Idea #2: Whatever you idolize, you ruin. Why? Because when you apply God-like expectations on people, places, or things that are, of course, not God—that God-like pressure will crush them as much as it will disappoint you. If you were made to be satisfied only by an eternal and unconditional statement of acceptance, approval, and love—a reconciled relationship with God—then why do we so frequently and willing depend on the earthly and conditional to give our souls what it fundamentally cannot give?
Idea #3: If you’re a Christian, your greatest strength in life is who God is to you in Christ.
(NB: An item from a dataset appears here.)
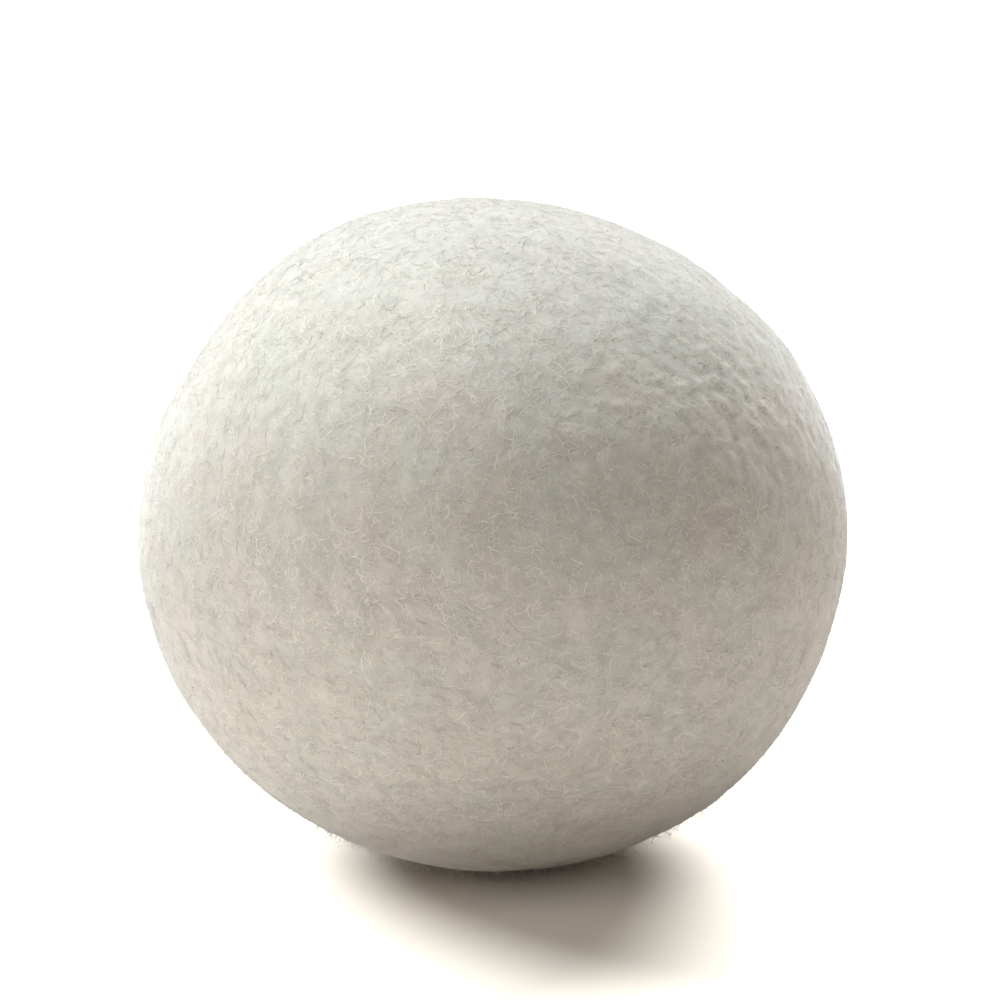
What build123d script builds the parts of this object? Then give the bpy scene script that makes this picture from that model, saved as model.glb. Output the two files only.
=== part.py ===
"""Felted wool dryer ball: a rolled core, six crossing wraps of carded fleece and a closed felt skin.

Frame: millimetres, +Z up, origin at the bottom centre, on the surface that the ball rests on.
The ball is a slightly flattened round that leans sideways, with a flat patch where it has settled.
"""

from build123d import *
import os
from math import cos, radians, sin, sqrt

# Finished ball
BALL_WIDTH = 70.0  # along its long axis, which rises towards +X
BALL_DEPTH = 68.6  # from front to back
BALL_THICKNESS = 66.4  # along its short axis
BALL_LEAN = 6.0  # degrees from upright to the short axis, towards -X
REST_PATCH = 16.0  # from front to back across the flat patch underneath

# Core: one strip of carded wool rolled up tight, then rounded over
CORE_RADIUS = 11.0
STRIP_PITCH = 3.0  # from one turn of the roll to the next
STRIP_SEAM = 0.15  # left open between two turns
STRIP_EYE = 0.9  # radius of the first half turn

# Wraps: each is a belt of fleece wound around the ball, with an opening left at both its poles
# that the next wrap, which goes around another axis, covers and fills
WRAP_THICKNESS = 3.0
WRAP_AXES = ("Z", "X", "Y", "Z", "X", "Y")  # from the inside out
POLE_OPENING = 30.0  # degrees from the belt's axis to its edge, on the surface it lies on

os.makedirs("parts", exist_ok=True)

# The patch takes the lowest cap off the leaning round, so the centre stands lower by its height.
half_width = BALL_WIDTH / 2
half_thickness = BALL_THICKNESS / 2
lean = radians(BALL_LEAN)
lowest = sqrt((half_width * sin(lean)) ** 2 + (half_thickness * cos(lean)) ** 2)
centre = Vector(0, 0, lowest * sqrt(1 - (REST_PATCH / BALL_DEPTH) ** 2))

# What each wrap goes around, and the direction beside it that its profile is drawn in
directions = {"X": Vector(1, 0, 0), "Y": Vector(0, 1, 0), "Z": Vector(0, 0, 1)}
beside = {"X": directions["Y"], "Y": directions["Z"], "Z": directions["X"]}


def plane_through(along, across):
    """The plane at the ball's centre whose local Y is along and whose local X is across."""
    return Plane(origin=centre, x_dir=across, z_dir=across.cross(along))


# ---- core_roll: the strip's two faces are half turns of growing radius, about two centres in turn
with BuildPart() as core_roll:
    with BuildSketch(plane_through(directions["Z"], directions["X"])):
        with BuildLine():
            ends = []
            for start_radius in (STRIP_EYE, STRIP_EYE + STRIP_PITCH - STRIP_SEAM):
                for turn in range(int(2 * CORE_RADIUS / STRIP_PITCH) + 3):
                    side = 1 if turn % 2 == 0 else -1
                    radius = start_radius + turn * STRIP_PITCH / 2
                    shift = side * STRIP_PITCH / 4
                    half_turn = ThreePointArc(
                        (shift - side * radius, 0),
                        (shift, side * radius),
                        (shift + side * radius, 0),
                    )
                    if turn == 0:
                        ends.append(half_turn @ 0)
                ends.append(half_turn @ 1)
            Line(ends[0], ends[2])
            Line(ends[1], ends[3])
        make_face()
    extrude(amount=CORE_RADIUS, both=True)
    with Locations(centre):
        Sphere(CORE_RADIUS, mode=Mode.INTERSECT)
core_roll.part.label = "core_roll"
export_step(core_roll.part, "parts/core_roll.step")

# ---- fleece_wrap_1 to 6: each belt fills the hollow between its own outside and all that is wound
with BuildPart() as wound:
    with Locations(centre):
        Sphere(CORE_RADIUS)

inner = CORE_RADIUS
for number, name in enumerate(WRAP_AXES, start=1):
    outer = inner + WRAP_THICKNESS
    half_belt = inner * cos(radians(POLE_OPENING))
    inner_rim = inner * sin(radians(POLE_OPENING))
    outer_rim = sqrt(outer**2 - half_belt**2)
    around = Axis(centre, directions[name])
    profile_plane = plane_through(directions[name], beside[name])

    with BuildPart() as wrap:
        with BuildSketch(profile_plane):
            with BuildLine():
                ThreePointArc((outer_rim, -half_belt), (outer, 0), (outer_rim, half_belt))
                Polyline(
                    (outer_rim, half_belt), (0, half_belt), (0, -half_belt), (outer_rim, -half_belt)
                )
            make_face()
        revolve(axis=around)
        add(wound.part, mode=Mode.SUBTRACT)
    wrap.part.label = f"fleece_wrap_{number}"
    export_step(wrap.part, f"parts/fleece_wrap_{number}.step")

    # The ball as it is wound now: the belt's outside, with the ball below it in its two openings
    with BuildPart() as wound:
        with BuildSketch(profile_plane):
            with BuildLine():
                ThreePointArc((outer_rim, -half_belt), (outer, 0), (outer_rim, half_belt))
                Line((outer_rim, half_belt), (inner_rim, half_belt))
                CenterArc((0, 0), inner, 90 - POLE_OPENING, POLE_OPENING)
                Line((0, inner), (0, -inner))
                CenterArc((0, 0), inner, -90, POLE_OPENING)
                Line((inner_rim, -half_belt), (outer_rim, -half_belt))
            make_face()
        revolve(axis=around)
    inner = outer

# ---- felt_skin: the closed outside, laid on the wraps and matted together with them
with BuildPart() as rounded:
    Sphere(BALL_WIDTH / 2)
    scale(by=(1, BALL_DEPTH / BALL_WIDTH, BALL_THICKNESS / BALL_WIDTH))

with BuildPart() as felt_skin:
    with Locations(Location(centre, (0, -BALL_LEAN, 0))):
        add(rounded.part)
    with BuildSketch(Plane.XY):
        Rectangle(2 * BALL_WIDTH, 2 * BALL_WIDTH)
    extrude(amount=2 * BALL_WIDTH, mode=Mode.INTERSECT)
    add(wound.part, mode=Mode.SUBTRACT)
felt_skin.part.label = "felt_skin"
export_step(felt_skin.part, "parts/felt_skin.step")
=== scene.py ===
# %% [markdown]
# A felted wool dryer ball. It is a lump of sheep's wool that was wound up and then felted in hot water,
# until the outside locked into a springy, matted skin. This lesson builds the visible skin twice over:
# first as a lumpy surface, then as thousands of short curly strands that lie matted on it.

# %% Load the frame
import math
import bpy
import numpy as np
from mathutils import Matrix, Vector
from mathutils.bvhtree import BVHTree


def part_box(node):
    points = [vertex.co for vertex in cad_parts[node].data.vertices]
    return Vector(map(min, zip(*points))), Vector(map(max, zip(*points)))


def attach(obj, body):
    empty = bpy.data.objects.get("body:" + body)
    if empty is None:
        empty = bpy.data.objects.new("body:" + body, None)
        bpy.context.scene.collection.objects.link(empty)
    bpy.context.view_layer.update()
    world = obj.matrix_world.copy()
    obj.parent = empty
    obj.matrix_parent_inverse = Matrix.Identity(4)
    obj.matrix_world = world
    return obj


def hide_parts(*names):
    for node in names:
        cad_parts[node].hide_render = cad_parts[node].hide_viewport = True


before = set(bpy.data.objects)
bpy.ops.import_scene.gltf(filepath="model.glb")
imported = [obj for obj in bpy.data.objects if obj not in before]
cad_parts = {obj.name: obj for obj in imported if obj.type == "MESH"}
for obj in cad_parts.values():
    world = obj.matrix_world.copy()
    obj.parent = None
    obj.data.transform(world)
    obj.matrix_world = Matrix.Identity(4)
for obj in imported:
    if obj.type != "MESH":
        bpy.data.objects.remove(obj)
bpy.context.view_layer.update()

print("the frame's nodes are", ", ".join(sorted(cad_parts)))

# %% [markdown]
# A hand-wound ball is a little wider than it is tall, and it leans. These are the sizes that it was
# designed with. Its centre isn't halfway up, because it rests on a small flat, so it is measured down from
# the top of the designed skin. Moving each piece by eye would drift; one shared centre keeps them together.

# %% Sizes that the whole script shares
MM = 0.001
BALL_WIDTH = 70.0 * MM
BALL_DEPTH = 68.6 * MM
BALL_THICKNESS = 66.4 * MM
BALL_LEAN = math.radians(6)
skin_top = Vector(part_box("felt_skin")[1]).z
top_to_centre = math.hypot(BALL_WIDTH / 2 * math.sin(BALL_LEAN), BALL_THICKNESS / 2 * math.cos(BALL_LEAN))
centre = Vector((0, 0, skin_top - top_to_centre))
print("the ball's centre is", round(centre.z / MM, 2), "mm above what it rests on")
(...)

That takes a lot of pressure on things we’d otherwise put too much weight on, and it puts a lot of peace in things we’d otherwise feel so hopeless in.
2 Quotes From Others
“Fame is not the opposite of faithfulness. But the kingdom of God is like a mustard seed.” —Andy Crouch
“Everyone is being discipled. The question is, ‘What is discipling us?’” —JT English
1 Question For You
In light of certain moral failures from prominent Christian leaders as of recent—known for their conference talks, books, and sermons that might have even inspired and impacted you deeply in life-changing, Jesus-exalting ways—how does the truth of God’s Word that ‘Giftedness ≠ Godliness’ impact your perspective and experience? How does it affect even the way you view your own giftedness with which God has blessed you?